Sunday, May 1, 2016

I could ask a million "why". I could cry my heart out till exhaustion consumes me. I could beg for a miracle to take place but nothing would change and everything would stay the same. I just want to be 21 years of age. Where my only worries are the same as every other 21 year old. I just want to compete at ease. Where if I do whine, it'll be on how the trainings are so draining and food so tedious to consume. Where I'll worry if I'm hitting my required protein. If I should play around with my carbs and fat the next coming week. Things are so bleak. I can hardly provide my basic necessities for myself,speaking about this makes me feel so ashamed. What more fulfilling this dream of mine. I can never fulfill this dream with situations like these.
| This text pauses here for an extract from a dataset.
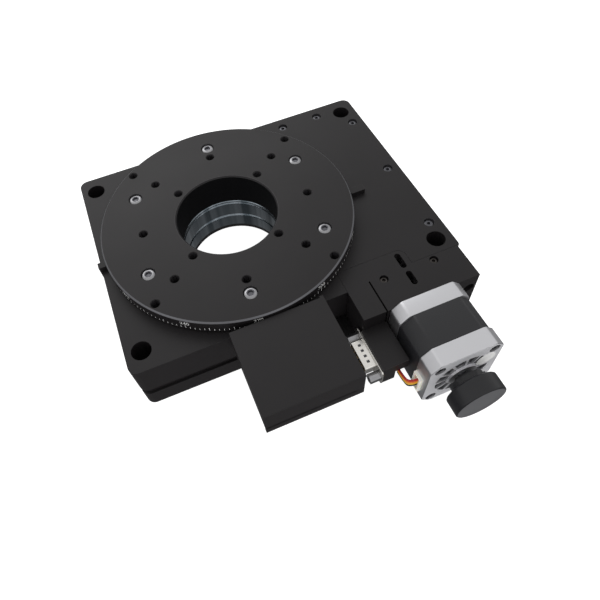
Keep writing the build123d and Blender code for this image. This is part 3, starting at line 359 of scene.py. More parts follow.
# %% [markdown]
# ### Four finishes for screws
# A plated head is bright, a blackened one nearly matt, and a worn one shows some steel; the
# worn finish is also the painted shade in the table screws' sockets. The sunk screws of the
# block get painted shade, dark but glossy. On a black stage the screws are the only small
# bright things, so these differences are easy to see.

# %% Plated, blackened, worn and painted-shade screws
bright = new_finish("bright_screw", (0.32, 0.32, 0.33), 1.0, 0.30)
gloss(bright, 400.0, 0.24, 0.40)
grain(bright, 4000.0, 0.08)

oxide = new_finish("black_screw", (0.022, 0.022, 0.024), 0.6, 0.34)
gloss(oxide, 500.0, 0.28, 0.42)

# worn screws, and the painted shade in the sockets of the table screws
socket_shade_and_worn = new_finish("socket_shade_and_worn_screw", (0.10, 0.10, 0.11), 0.9, 0.34)
gloss(socket_shade_and_worn, 500.0, 0.28, 0.42)

# painted shade for the sunk screws of the motor block
sunk_screw_shade = new_finish("painted_shade_screw", (0.05, 0.045, 0.042), 0.8, 0.26)
gloss(sunk_screw_shade, 500.0, 0.20, 0.34)
print("screw finishes:", [name for name in finishes if name.endswith("_screw")])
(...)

And nothing breaks my heart more. I have given everything I possibly could I really don't know what else my mother wants of me. I am tired and I want to be anywhere but here. I just want to be anywhere but here. It feels like nothing I ever want in life will ever work out. I can dream about being able to save up for perhaps that shoe I want. Or that wedding I want. Or that house I want. Or children. Or anything for that matter. Because I have done all that I could and I will have nothing left. I could work at them, I could be resilient but I know it won't be my opportunity to fulfill any of the things I dream of. I can never fulfill my needs, let alone my dreams and my wants. I only want to be 21,young and enjoying that cup of ice cream because I can and because I want to. I want to fulfill my dreams because I can. But I can't. I am not the average 21 year old. my heart hurts so badly to the point of no return. I can only cry. That's all that I can do. I can only grieve for the things I can never have. I grieve for my self, for the things I will never get to have and the dreams that will never be fulfilled. What else do you want mother.